=== WHAT IS NEEDED ===
What is the number of lines in the entries that include the word "each"? Respond with the number only.

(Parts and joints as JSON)
.....

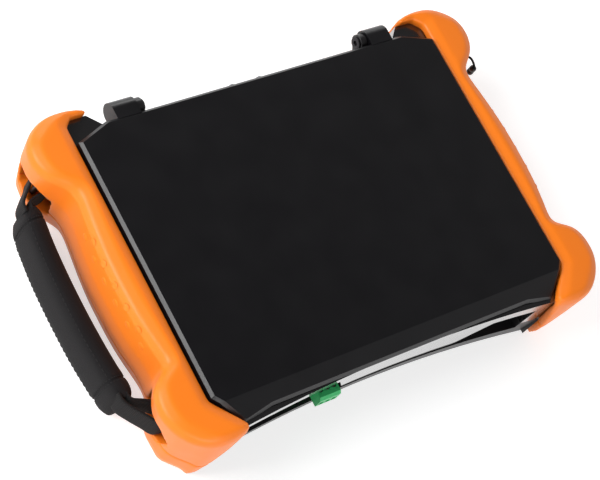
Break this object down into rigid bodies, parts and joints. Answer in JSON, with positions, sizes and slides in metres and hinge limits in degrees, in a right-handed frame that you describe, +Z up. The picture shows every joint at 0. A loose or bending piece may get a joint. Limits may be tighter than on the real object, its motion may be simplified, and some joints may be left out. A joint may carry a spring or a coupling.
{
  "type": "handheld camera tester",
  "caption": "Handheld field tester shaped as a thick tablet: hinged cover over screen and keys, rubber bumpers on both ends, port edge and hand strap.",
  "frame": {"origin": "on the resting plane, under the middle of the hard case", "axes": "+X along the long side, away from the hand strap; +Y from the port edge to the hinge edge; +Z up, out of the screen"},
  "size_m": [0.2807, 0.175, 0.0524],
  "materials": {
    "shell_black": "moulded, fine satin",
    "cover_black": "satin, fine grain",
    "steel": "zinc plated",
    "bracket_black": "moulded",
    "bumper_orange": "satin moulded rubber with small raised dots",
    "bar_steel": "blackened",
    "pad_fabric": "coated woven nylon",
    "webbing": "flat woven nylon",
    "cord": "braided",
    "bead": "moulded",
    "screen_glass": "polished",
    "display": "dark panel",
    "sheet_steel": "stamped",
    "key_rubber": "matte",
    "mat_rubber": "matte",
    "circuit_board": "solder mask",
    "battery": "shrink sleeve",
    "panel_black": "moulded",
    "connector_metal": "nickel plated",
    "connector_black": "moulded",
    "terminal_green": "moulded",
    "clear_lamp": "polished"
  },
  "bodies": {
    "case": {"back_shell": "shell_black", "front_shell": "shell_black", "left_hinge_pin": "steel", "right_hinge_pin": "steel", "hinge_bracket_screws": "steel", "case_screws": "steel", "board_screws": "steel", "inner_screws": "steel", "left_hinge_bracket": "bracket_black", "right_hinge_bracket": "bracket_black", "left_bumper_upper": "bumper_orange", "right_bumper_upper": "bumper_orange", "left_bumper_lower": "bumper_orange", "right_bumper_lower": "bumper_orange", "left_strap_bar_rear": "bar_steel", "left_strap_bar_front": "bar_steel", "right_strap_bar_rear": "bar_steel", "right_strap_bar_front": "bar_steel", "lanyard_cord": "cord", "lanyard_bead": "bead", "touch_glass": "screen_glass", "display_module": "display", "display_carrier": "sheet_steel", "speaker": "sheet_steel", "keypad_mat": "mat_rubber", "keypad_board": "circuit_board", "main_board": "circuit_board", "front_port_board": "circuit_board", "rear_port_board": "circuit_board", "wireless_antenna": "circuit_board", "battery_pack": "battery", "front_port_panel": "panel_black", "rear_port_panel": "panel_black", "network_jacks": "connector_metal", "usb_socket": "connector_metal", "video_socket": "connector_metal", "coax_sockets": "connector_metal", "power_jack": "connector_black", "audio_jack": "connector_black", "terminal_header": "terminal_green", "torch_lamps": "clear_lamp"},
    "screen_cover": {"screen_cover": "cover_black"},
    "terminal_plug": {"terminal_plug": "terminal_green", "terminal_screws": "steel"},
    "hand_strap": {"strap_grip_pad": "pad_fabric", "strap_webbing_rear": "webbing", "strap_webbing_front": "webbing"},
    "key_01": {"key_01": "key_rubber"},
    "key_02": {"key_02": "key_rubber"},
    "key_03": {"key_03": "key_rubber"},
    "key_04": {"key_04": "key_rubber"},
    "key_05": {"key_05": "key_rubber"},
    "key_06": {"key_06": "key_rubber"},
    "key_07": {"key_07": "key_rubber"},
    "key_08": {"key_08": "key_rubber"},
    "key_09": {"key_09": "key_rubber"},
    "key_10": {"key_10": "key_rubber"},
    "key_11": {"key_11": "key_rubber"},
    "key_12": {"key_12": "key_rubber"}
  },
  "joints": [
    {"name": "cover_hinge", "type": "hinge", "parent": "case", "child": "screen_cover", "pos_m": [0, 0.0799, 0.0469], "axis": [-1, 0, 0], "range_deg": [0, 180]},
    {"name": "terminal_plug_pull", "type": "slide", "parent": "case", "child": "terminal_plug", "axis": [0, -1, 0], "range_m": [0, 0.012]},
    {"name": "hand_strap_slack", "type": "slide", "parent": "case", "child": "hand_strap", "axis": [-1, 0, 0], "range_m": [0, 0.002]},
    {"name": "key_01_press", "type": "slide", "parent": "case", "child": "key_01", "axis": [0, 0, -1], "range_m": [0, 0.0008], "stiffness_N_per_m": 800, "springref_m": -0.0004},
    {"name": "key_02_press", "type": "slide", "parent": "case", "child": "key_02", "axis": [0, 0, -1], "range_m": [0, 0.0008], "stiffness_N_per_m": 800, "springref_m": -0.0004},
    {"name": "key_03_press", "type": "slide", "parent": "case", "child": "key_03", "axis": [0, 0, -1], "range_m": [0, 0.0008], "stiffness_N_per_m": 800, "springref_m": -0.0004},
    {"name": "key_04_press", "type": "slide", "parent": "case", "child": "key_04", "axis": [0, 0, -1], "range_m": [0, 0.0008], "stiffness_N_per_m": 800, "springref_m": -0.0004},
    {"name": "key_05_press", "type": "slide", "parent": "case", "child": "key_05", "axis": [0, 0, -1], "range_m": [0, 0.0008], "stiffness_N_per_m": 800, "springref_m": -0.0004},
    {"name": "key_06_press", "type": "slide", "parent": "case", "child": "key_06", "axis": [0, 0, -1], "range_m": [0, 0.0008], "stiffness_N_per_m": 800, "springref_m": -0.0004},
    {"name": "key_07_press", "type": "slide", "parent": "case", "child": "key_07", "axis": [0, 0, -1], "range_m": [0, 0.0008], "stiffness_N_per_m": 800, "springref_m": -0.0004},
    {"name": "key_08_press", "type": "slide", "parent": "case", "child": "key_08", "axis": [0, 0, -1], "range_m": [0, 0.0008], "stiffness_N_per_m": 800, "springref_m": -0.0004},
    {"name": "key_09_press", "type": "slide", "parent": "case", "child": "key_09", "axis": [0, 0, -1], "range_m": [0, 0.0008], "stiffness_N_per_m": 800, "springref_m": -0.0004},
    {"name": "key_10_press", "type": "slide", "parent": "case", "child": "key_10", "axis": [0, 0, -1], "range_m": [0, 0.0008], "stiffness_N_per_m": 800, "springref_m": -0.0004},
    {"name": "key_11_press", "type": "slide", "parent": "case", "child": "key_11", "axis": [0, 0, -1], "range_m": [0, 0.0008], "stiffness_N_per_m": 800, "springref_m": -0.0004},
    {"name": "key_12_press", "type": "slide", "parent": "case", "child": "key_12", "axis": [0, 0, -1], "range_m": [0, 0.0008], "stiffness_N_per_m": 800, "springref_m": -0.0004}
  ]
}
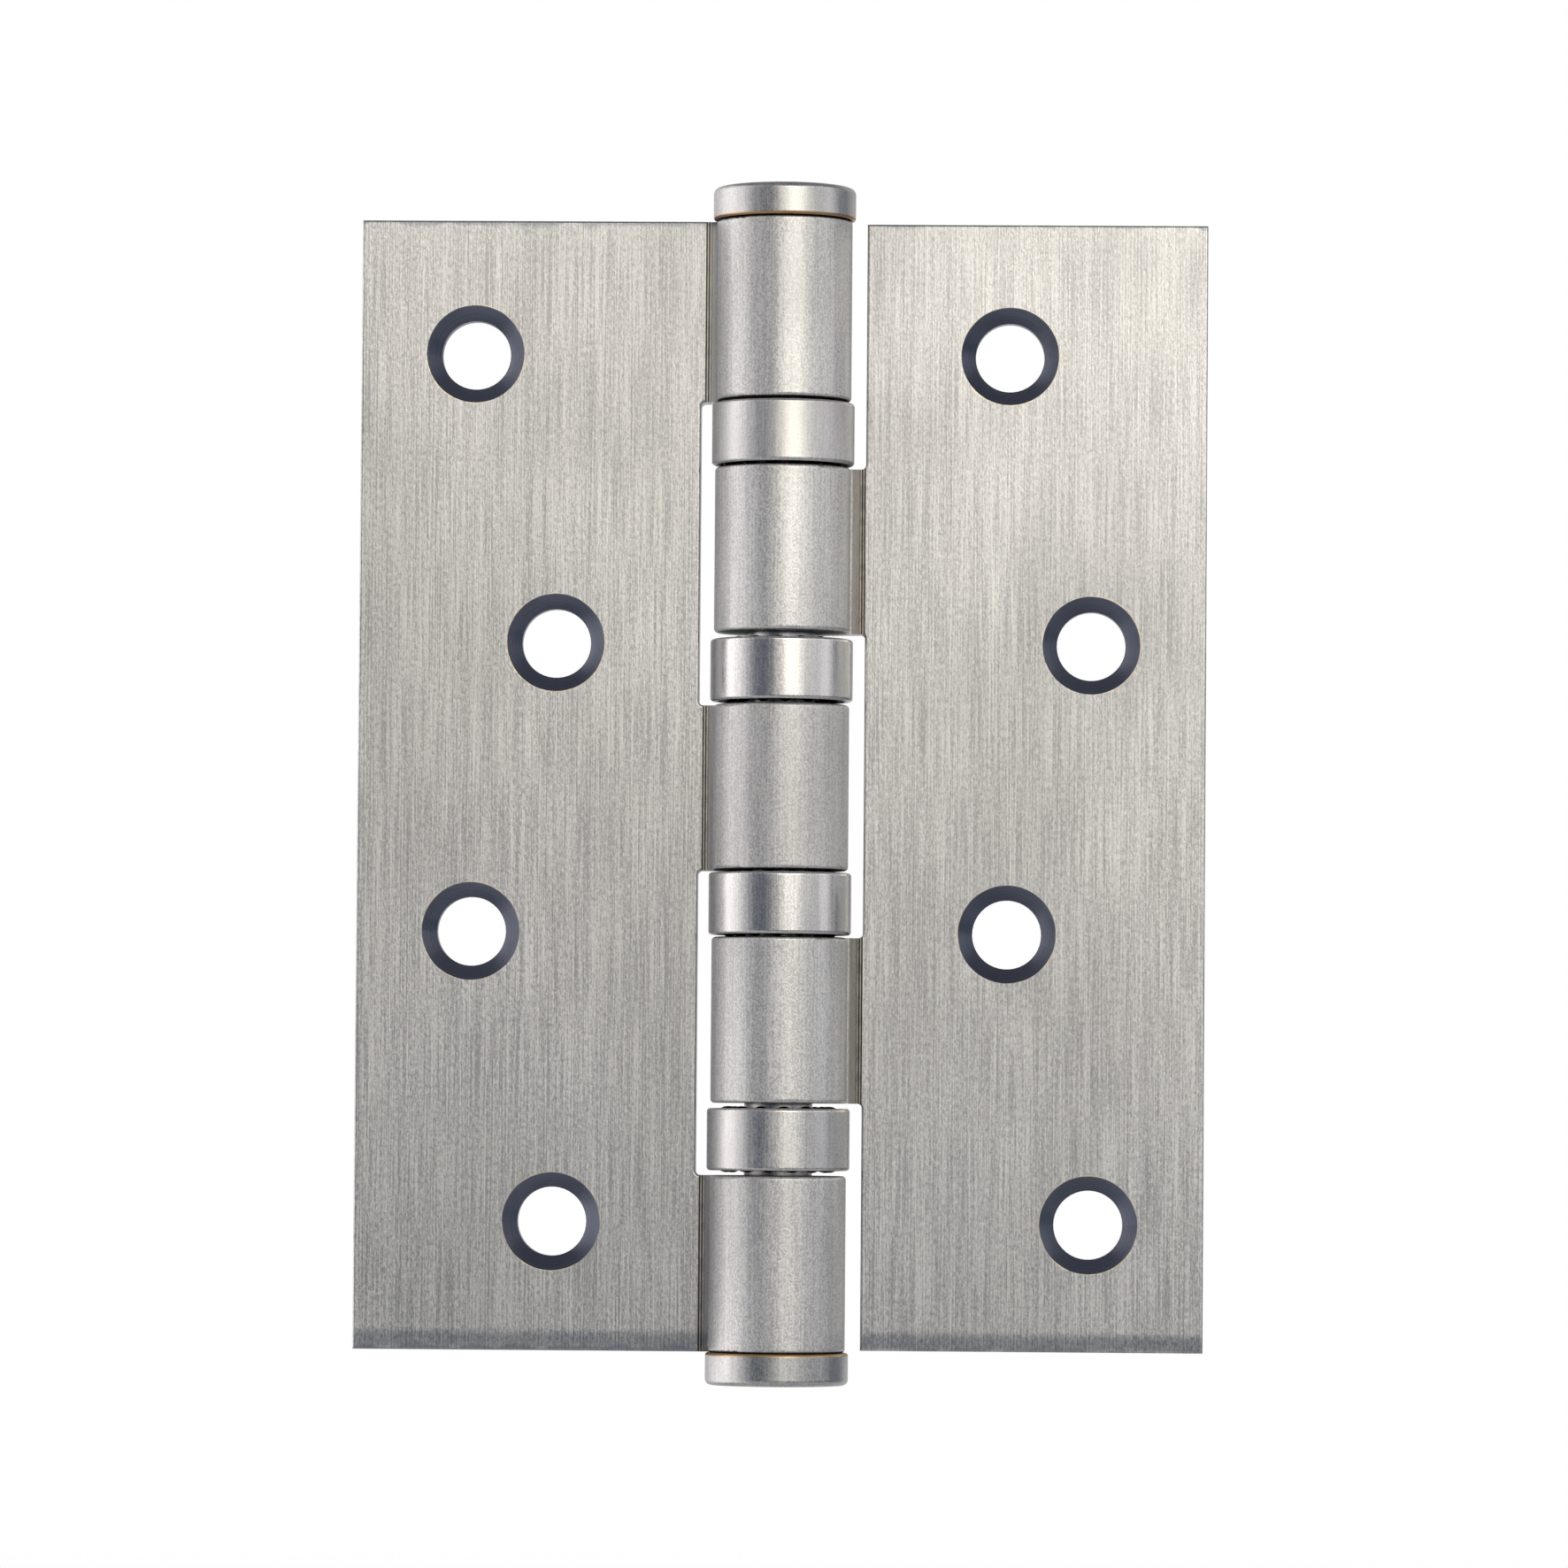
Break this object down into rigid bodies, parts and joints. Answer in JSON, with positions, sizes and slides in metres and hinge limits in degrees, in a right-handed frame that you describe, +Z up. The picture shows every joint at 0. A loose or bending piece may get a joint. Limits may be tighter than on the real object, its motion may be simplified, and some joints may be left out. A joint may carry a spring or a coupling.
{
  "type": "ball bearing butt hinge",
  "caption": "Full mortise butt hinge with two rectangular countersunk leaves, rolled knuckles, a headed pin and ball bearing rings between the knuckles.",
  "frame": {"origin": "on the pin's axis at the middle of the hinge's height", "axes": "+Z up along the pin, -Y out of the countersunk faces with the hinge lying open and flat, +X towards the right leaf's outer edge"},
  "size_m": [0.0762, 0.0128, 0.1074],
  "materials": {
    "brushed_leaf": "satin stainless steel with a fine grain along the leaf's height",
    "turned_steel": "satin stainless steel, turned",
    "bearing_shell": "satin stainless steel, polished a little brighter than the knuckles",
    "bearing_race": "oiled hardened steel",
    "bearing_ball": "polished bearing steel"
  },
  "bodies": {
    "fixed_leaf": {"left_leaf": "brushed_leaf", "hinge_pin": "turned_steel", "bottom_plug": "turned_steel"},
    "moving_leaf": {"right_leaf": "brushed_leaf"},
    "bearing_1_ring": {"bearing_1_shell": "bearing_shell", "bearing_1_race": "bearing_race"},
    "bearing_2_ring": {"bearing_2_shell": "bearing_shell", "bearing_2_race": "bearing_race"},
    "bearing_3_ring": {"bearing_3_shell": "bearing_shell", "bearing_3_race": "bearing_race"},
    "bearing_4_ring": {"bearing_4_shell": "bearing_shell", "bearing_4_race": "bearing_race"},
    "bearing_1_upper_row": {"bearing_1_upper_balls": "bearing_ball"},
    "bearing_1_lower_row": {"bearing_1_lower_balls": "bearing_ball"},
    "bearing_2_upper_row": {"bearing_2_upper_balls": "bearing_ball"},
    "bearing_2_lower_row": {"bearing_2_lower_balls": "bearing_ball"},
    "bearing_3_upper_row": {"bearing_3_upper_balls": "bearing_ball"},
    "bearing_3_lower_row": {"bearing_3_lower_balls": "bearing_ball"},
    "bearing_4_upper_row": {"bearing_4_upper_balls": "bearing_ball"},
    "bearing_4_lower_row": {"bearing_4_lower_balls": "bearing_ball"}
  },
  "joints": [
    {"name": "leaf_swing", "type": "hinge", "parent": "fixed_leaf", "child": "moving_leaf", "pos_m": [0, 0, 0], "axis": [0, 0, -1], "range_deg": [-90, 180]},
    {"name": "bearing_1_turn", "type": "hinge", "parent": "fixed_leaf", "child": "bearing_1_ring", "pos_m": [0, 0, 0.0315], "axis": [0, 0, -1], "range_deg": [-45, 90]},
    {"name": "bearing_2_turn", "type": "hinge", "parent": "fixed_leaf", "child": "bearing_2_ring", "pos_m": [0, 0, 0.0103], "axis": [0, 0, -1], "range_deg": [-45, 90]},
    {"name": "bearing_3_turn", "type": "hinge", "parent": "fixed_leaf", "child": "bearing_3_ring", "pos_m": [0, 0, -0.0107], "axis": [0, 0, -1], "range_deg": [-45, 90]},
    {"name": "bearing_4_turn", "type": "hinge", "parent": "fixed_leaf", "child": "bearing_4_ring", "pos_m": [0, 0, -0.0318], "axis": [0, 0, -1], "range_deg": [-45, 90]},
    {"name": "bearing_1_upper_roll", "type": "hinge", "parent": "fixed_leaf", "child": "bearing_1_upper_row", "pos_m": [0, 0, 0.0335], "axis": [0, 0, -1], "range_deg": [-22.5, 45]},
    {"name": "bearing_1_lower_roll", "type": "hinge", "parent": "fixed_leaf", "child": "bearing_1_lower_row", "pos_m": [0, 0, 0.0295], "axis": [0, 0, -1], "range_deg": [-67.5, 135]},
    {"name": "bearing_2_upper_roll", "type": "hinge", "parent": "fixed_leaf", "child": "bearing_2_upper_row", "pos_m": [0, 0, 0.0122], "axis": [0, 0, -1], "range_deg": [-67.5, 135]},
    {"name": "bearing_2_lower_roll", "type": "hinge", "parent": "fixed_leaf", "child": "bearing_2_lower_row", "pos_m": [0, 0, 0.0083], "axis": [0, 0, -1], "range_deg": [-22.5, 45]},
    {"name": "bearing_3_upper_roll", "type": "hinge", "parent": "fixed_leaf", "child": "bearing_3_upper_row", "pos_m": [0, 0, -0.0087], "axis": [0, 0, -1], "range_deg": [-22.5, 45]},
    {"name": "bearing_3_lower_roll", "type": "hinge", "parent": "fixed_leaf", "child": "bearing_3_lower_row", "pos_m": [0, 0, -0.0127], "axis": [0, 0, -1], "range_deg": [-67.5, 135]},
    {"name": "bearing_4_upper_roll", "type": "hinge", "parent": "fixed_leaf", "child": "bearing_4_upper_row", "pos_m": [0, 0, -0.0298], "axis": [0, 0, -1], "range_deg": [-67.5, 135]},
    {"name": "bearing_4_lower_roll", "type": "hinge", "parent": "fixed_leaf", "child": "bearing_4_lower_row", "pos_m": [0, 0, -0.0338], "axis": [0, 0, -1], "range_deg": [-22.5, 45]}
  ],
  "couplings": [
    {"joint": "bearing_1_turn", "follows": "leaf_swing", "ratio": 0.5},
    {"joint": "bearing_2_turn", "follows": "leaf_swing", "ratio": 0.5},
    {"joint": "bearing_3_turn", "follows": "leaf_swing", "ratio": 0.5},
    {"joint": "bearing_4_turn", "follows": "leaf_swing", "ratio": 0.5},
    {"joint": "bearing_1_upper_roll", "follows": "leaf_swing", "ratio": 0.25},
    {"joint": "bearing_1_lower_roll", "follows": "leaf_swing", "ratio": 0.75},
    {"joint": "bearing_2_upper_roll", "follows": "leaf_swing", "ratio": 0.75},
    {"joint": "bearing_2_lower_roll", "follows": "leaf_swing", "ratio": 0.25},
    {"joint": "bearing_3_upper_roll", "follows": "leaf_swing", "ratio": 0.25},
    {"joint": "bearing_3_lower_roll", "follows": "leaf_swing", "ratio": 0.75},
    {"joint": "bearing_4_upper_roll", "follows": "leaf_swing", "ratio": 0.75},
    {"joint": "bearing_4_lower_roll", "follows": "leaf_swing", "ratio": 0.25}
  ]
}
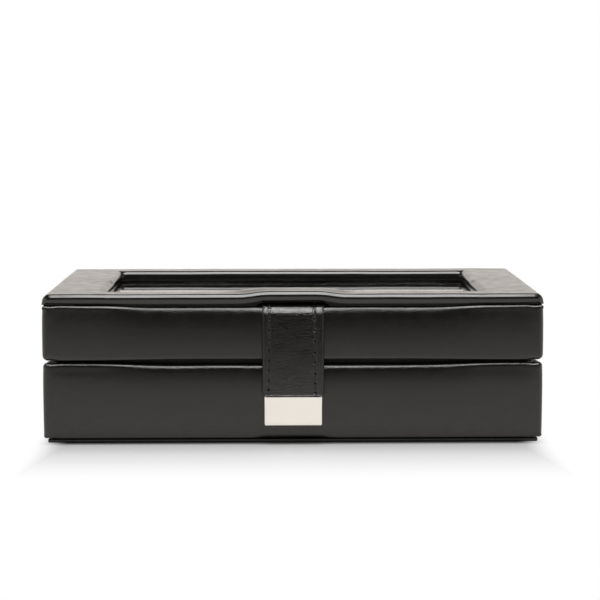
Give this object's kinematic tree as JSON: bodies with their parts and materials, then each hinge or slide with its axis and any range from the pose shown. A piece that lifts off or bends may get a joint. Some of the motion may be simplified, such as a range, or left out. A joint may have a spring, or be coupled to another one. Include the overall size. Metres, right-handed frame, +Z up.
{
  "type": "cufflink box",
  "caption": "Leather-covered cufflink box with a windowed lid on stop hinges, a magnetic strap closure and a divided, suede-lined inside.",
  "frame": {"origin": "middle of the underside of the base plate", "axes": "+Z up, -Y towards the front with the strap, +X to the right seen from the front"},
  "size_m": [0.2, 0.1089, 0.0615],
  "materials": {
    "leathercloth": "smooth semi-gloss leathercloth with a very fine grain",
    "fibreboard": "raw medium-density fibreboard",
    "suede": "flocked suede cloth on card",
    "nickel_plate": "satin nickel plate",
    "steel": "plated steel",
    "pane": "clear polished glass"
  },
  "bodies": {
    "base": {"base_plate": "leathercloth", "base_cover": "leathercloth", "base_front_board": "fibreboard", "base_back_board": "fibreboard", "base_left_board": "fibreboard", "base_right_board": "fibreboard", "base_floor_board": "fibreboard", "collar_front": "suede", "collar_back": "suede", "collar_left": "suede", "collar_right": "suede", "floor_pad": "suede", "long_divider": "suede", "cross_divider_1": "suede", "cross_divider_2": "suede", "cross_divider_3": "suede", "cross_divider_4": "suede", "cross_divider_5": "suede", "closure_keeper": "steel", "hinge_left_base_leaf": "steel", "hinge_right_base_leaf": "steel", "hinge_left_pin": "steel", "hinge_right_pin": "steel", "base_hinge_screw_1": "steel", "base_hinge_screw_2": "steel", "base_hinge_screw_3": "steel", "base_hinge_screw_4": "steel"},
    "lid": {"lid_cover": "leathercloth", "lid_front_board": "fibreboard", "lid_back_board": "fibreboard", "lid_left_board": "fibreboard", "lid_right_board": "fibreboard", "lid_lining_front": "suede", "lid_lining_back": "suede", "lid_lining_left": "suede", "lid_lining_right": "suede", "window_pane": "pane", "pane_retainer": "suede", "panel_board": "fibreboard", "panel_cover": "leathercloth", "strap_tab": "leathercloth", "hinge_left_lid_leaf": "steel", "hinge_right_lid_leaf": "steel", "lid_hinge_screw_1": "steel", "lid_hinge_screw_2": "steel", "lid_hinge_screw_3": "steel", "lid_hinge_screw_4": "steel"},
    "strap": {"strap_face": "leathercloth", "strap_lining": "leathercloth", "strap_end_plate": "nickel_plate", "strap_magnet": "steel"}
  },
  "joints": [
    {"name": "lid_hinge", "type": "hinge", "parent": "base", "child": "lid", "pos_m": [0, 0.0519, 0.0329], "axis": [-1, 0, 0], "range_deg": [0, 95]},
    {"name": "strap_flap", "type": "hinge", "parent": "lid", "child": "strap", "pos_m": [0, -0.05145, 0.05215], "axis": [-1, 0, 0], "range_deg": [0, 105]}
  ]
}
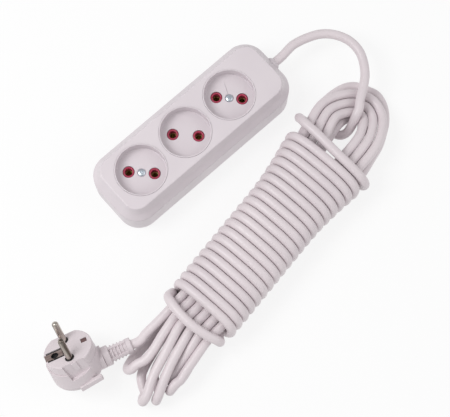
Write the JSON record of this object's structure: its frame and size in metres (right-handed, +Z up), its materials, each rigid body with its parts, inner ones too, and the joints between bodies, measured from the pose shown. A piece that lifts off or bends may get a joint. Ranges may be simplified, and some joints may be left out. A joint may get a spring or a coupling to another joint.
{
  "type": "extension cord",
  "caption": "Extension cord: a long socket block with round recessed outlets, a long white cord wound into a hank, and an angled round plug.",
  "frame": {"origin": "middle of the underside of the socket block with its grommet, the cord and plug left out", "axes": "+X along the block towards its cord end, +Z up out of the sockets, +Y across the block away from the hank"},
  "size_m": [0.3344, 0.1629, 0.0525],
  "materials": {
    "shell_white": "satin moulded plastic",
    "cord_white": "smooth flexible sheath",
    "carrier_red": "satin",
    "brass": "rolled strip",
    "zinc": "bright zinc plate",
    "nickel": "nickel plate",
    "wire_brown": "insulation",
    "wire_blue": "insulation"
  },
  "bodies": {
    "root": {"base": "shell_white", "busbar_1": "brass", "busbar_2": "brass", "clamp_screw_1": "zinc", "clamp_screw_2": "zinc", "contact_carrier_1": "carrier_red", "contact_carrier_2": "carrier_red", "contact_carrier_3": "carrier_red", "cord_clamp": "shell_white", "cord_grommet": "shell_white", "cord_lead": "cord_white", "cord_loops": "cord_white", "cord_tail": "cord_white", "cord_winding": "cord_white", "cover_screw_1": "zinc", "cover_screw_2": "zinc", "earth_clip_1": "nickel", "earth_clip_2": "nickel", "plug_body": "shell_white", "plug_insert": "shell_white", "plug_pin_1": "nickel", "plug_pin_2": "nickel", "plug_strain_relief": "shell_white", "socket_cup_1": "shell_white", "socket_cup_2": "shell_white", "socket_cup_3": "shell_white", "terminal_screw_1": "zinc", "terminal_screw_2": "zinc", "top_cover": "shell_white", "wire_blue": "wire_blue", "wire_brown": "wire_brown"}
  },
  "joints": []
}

.....

=== FINAL ANSWER ===
2